THE REQUEST | Write out each line exactly as it stands, please.

DATA EXTRACT |
+ + + + +
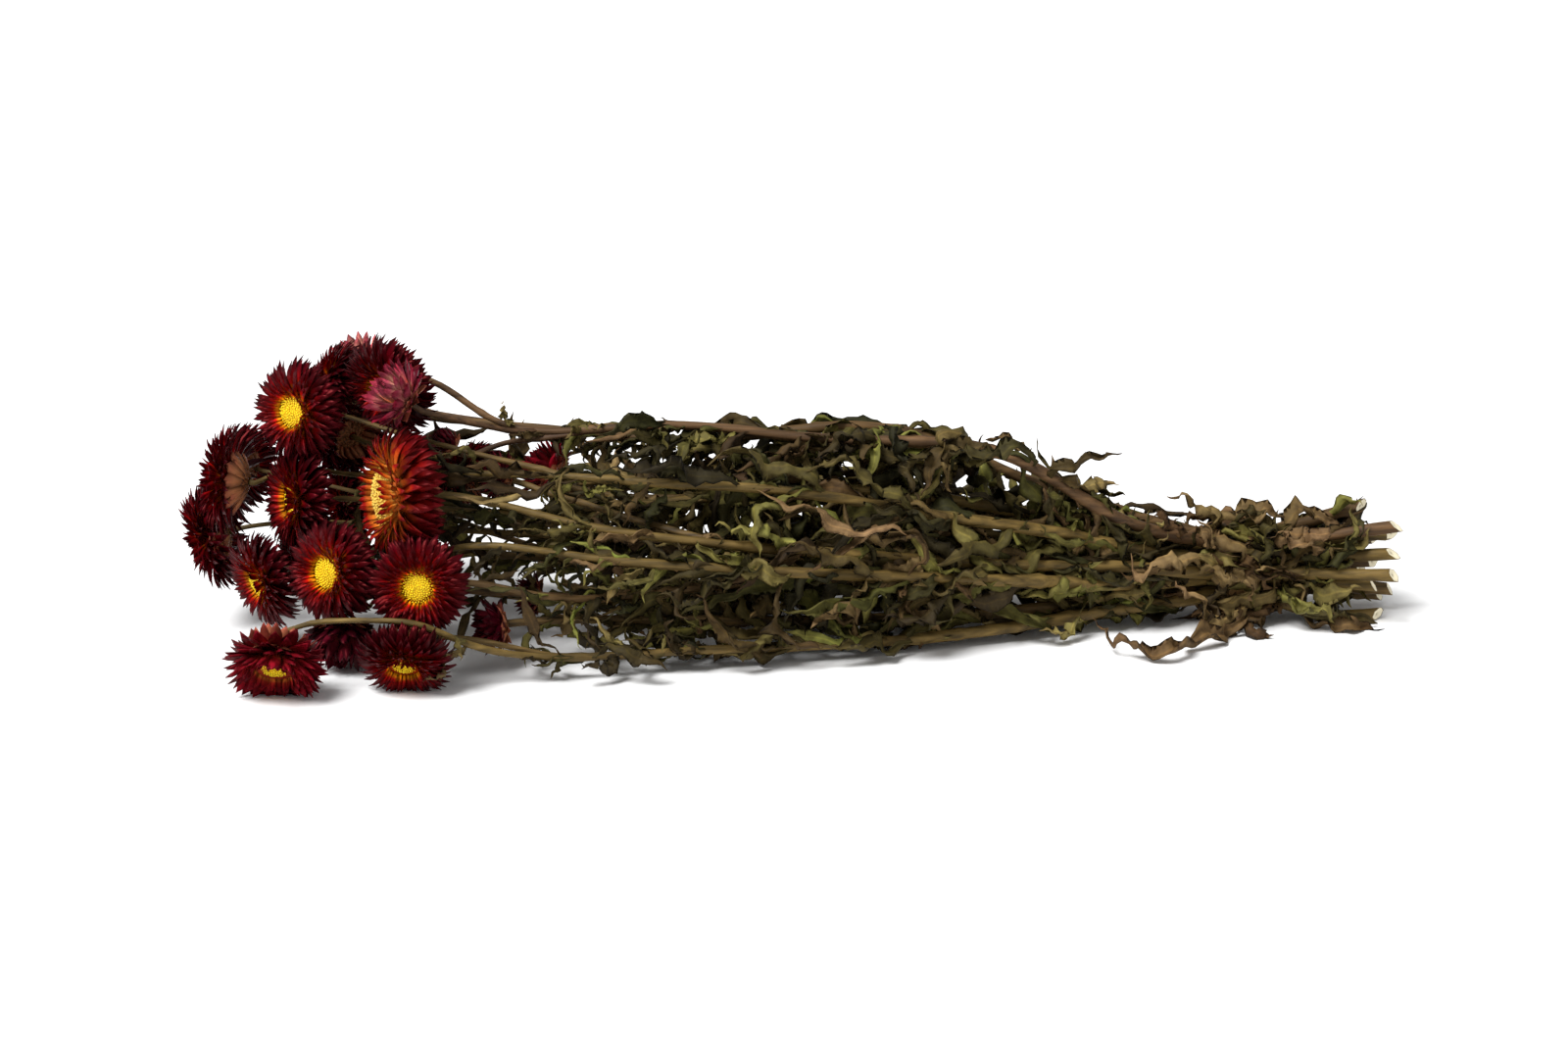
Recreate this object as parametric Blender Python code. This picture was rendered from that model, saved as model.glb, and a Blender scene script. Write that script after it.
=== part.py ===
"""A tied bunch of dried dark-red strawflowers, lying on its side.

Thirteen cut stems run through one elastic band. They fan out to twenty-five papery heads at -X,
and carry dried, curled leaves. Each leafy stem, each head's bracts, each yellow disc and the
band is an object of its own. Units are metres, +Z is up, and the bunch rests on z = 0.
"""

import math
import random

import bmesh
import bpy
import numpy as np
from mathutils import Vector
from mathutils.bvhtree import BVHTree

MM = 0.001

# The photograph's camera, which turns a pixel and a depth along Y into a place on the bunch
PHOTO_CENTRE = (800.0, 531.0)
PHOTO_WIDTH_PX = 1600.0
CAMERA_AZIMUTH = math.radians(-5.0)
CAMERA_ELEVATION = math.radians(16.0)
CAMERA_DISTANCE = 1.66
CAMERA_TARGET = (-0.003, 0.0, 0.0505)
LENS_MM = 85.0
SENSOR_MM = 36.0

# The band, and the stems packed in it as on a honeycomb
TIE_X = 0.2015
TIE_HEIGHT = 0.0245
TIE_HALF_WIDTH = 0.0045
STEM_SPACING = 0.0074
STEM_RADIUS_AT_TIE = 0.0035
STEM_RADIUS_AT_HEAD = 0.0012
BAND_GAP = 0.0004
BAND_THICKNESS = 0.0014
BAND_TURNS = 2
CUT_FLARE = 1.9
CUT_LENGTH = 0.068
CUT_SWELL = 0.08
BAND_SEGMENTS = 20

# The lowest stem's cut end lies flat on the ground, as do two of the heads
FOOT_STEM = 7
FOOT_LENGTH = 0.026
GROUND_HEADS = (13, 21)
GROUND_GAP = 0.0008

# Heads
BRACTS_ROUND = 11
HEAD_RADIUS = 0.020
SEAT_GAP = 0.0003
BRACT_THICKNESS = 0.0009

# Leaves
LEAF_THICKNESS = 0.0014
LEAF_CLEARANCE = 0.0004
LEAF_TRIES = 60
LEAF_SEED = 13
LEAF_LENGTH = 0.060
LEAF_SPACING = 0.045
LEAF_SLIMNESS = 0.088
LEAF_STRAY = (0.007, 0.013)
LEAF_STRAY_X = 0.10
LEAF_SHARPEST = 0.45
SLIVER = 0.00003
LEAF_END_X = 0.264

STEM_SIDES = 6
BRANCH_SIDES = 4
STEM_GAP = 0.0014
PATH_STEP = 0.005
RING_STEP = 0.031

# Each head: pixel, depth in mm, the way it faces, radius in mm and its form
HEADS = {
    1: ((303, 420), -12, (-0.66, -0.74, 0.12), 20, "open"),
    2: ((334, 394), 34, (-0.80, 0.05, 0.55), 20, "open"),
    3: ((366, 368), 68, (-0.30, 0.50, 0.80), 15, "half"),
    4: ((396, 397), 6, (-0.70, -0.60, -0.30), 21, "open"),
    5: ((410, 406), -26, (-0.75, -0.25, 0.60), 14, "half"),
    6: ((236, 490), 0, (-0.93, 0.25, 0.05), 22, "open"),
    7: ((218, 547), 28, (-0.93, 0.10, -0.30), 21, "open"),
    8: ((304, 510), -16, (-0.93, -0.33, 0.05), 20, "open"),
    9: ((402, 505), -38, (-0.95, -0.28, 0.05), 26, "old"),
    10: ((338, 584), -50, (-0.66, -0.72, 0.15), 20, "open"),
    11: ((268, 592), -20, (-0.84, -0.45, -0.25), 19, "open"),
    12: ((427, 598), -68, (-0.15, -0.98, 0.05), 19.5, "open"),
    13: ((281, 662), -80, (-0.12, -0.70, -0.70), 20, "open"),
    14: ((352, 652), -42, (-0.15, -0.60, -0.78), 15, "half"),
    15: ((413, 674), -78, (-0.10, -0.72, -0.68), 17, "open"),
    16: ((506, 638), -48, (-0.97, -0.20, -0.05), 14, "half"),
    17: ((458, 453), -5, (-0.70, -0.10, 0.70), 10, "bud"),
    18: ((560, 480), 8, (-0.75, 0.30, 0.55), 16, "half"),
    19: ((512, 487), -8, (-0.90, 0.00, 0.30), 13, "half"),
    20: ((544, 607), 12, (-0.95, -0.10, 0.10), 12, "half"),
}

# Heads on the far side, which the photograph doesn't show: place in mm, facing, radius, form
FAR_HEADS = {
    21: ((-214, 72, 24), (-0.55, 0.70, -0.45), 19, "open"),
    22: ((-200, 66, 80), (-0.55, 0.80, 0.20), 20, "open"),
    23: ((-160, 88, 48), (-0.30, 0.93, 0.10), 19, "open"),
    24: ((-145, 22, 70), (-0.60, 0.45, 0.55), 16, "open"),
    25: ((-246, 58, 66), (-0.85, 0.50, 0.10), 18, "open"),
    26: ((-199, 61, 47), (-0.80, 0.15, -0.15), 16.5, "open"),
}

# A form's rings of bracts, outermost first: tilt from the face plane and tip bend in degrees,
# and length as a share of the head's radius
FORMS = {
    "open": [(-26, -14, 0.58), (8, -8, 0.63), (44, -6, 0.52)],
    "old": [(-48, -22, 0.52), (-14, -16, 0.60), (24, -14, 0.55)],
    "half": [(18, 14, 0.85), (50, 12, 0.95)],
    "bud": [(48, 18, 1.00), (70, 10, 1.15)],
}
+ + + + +
SOLUTION TO THIS EXERCISE |
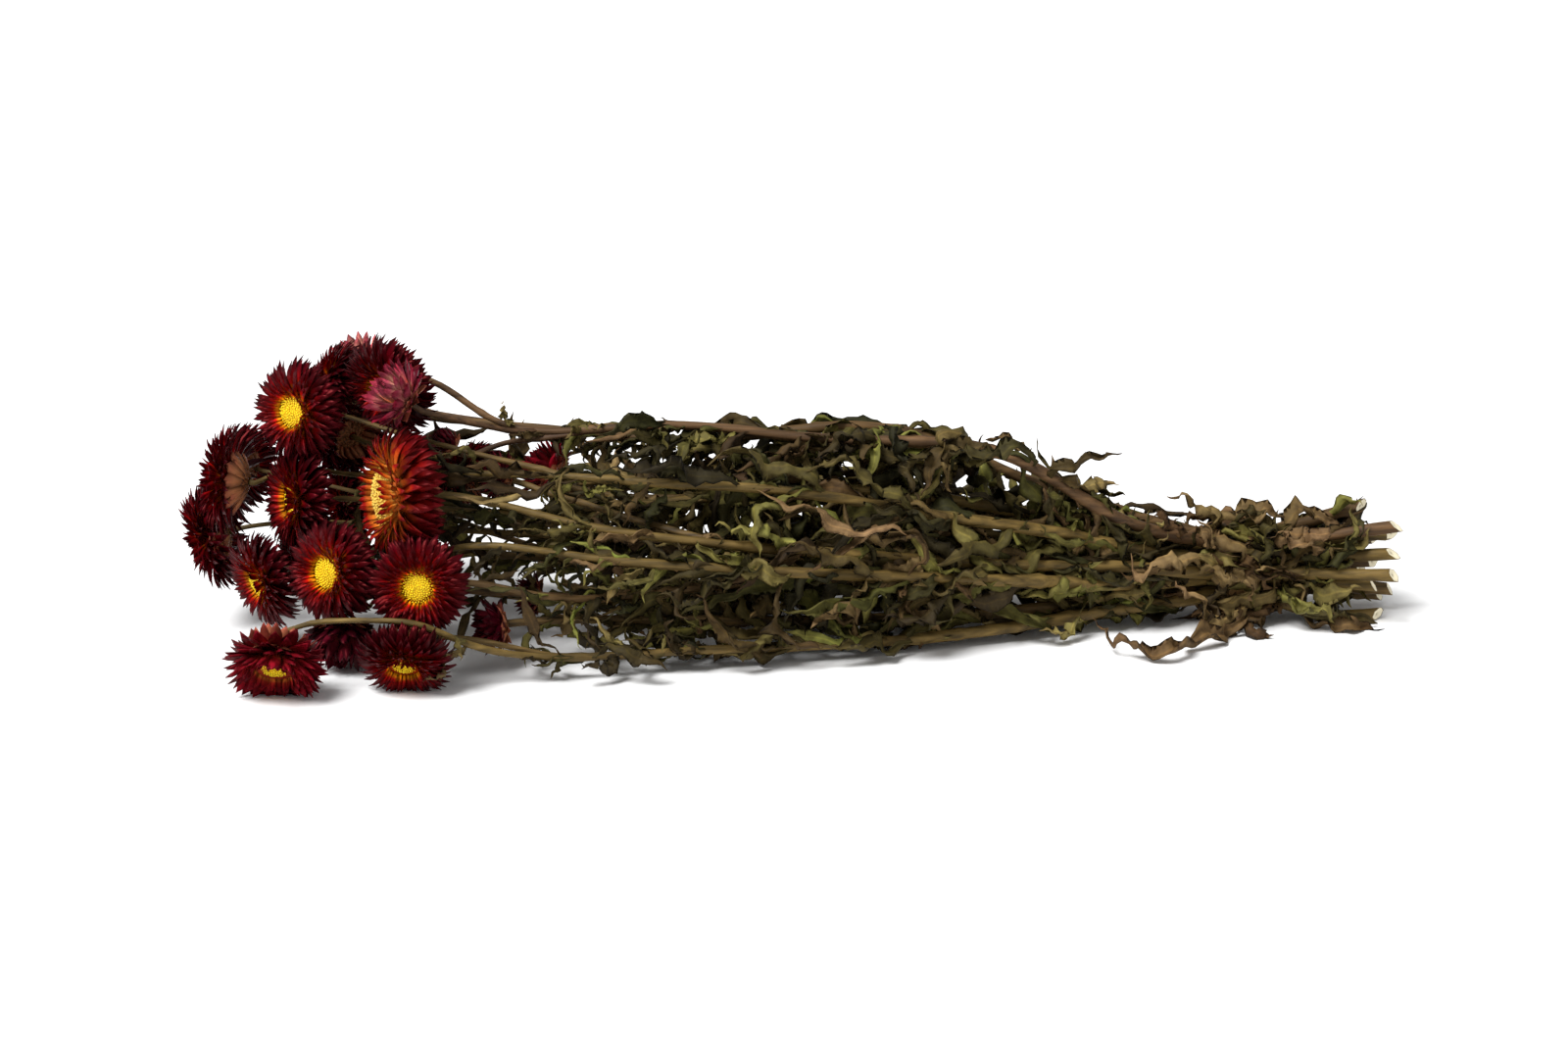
Recreate this object as parametric Blender Python code. This picture was rendered from that model, saved as model.glb, and a Blender scene script. Write that script after it.
=== part.py ===
"""A tied bunch of dried dark-red strawflowers, lying on its side.

Thirteen cut stems run through one elastic band. They fan out to twenty-five papery heads at -X,
and carry dried, curled leaves. Each leafy stem, each head's bracts, each yellow disc and the
band is an object of its own. Units are metres, +Z is up, and the bunch rests on z = 0.
"""

import math
import random

import bmesh
import bpy
import numpy as np
from mathutils import Vector
from mathutils.bvhtree import BVHTree

MM = 0.001

# The photograph's camera, which turns a pixel and a depth along Y into a place on the bunch
PHOTO_CENTRE = (800.0, 531.0)
PHOTO_WIDTH_PX = 1600.0
CAMERA_AZIMUTH = math.radians(-5.0)
CAMERA_ELEVATION = math.radians(16.0)
CAMERA_DISTANCE = 1.66
CAMERA_TARGET = (-0.003, 0.0, 0.0505)
LENS_MM = 85.0
SENSOR_MM = 36.0

# The band, and the stems packed in it as on a honeycomb
TIE_X = 0.2015
TIE_HEIGHT = 0.0245
TIE_HALF_WIDTH = 0.0045
STEM_SPACING = 0.0074
STEM_RADIUS_AT_TIE = 0.0035
STEM_RADIUS_AT_HEAD = 0.0012
BAND_GAP = 0.0004
BAND_THICKNESS = 0.0014
BAND_TURNS = 2
CUT_FLARE = 1.9
CUT_LENGTH = 0.068
CUT_SWELL = 0.08
BAND_SEGMENTS = 20

# The lowest stem's cut end lies flat on the ground, as do two of the heads
FOOT_STEM = 7
FOOT_LENGTH = 0.026
GROUND_HEADS = (13, 21)
GROUND_GAP = 0.0008

# Heads
BRACTS_ROUND = 11
HEAD_RADIUS = 0.020
SEAT_GAP = 0.0003
BRACT_THICKNESS = 0.0009

# Leaves
LEAF_THICKNESS = 0.0014
LEAF_CLEARANCE = 0.0004
LEAF_TRIES = 60
LEAF_SEED = 13
LEAF_LENGTH = 0.060
LEAF_SPACING = 0.045
LEAF_SLIMNESS = 0.088
LEAF_STRAY = (0.007, 0.013)
LEAF_STRAY_X = 0.10
LEAF_SHARPEST = 0.45
SLIVER = 0.00003
LEAF_END_X = 0.264

STEM_SIDES = 6
BRANCH_SIDES = 4
STEM_GAP = 0.0014
PATH_STEP = 0.005
RING_STEP = 0.031

# Each head: pixel, depth in mm, the way it faces, radius in mm and its form
HEADS = {
    1: ((303, 420), -12, (-0.66, -0.74, 0.12), 20, "open"),
    2: ((334, 394), 34, (-0.80, 0.05, 0.55), 20, "open"),
    3: ((366, 368), 68, (-0.30, 0.50, 0.80), 15, "half"),
    4: ((396, 397), 6, (-0.70, -0.60, -0.30), 21, "open"),
    5: ((410, 406), -26, (-0.75, -0.25, 0.60), 14, "half"),
    6: ((236, 490), 0, (-0.93, 0.25, 0.05), 22, "open"),
    7: ((218, 547), 28, (-0.93, 0.10, -0.30), 21, "open"),
    8: ((304, 510), -16, (-0.93, -0.33, 0.05), 20, "open"),
    9: ((402, 505), -38, (-0.95, -0.28, 0.05), 26, "old"),
    10: ((338, 584), -50, (-0.66, -0.72, 0.15), 20, "open"),
    11: ((268, 592), -20, (-0.84, -0.45, -0.25), 19, "open"),
    12: ((427, 598), -68, (-0.15, -0.98, 0.05), 19.5, "open"),
    13: ((281, 662), -80, (-0.12, -0.70, -0.70), 20, "open"),
    14: ((352, 652), -42, (-0.15, -0.60, -0.78), 15, "half"),
    15: ((413, 674), -78, (-0.10, -0.72, -0.68), 17, "open"),
    16: ((506, 638), -48, (-0.97, -0.20, -0.05), 14, "half"),
    17: ((458, 453), -5, (-0.70, -0.10, 0.70), 10, "bud"),
    18: ((560, 480), 8, (-0.75, 0.30, 0.55), 16, "half"),
    19: ((512, 487), -8, (-0.90, 0.00, 0.30), 13, "half"),
    20: ((544, 607), 12, (-0.95, -0.10, 0.10), 12, "half"),
}

# Heads on the far side, which the photograph doesn't show: place in mm, facing, radius, form
FAR_HEADS = {
    21: ((-214, 72, 24), (-0.55, 0.70, -0.45), 19, "open"),
    22: ((-200, 66, 80), (-0.55, 0.80, 0.20), 20, "open"),
    23: ((-160, 88, 48), (-0.30, 0.93, 0.10), 19, "open"),
    24: ((-145, 22, 70), (-0.60, 0.45, 0.55), 16, "open"),
    25: ((-246, 58, 66), (-0.85, 0.50, 0.10), 18, "open"),
    26: ((-199, 61, 47), (-0.80, 0.15, -0.15), 16.5, "open"),
}

# A form's rings of bracts, outermost first: tilt from the face plane and tip bend in degrees,
# and length as a share of the head's radius
FORMS = {
    "open": [(-26, -14, 0.58), (8, -8, 0.63), (44, -6, 0.52)],
    "old": [(-48, -22, 0.52), (-14, -16, 0.60), (24, -14, 0.55)],
    "half": [(18, 14, 0.85), (50, 12, 0.95)],
    "bud": [(48, 18, 1.00), (70, 10, 1.15)],
}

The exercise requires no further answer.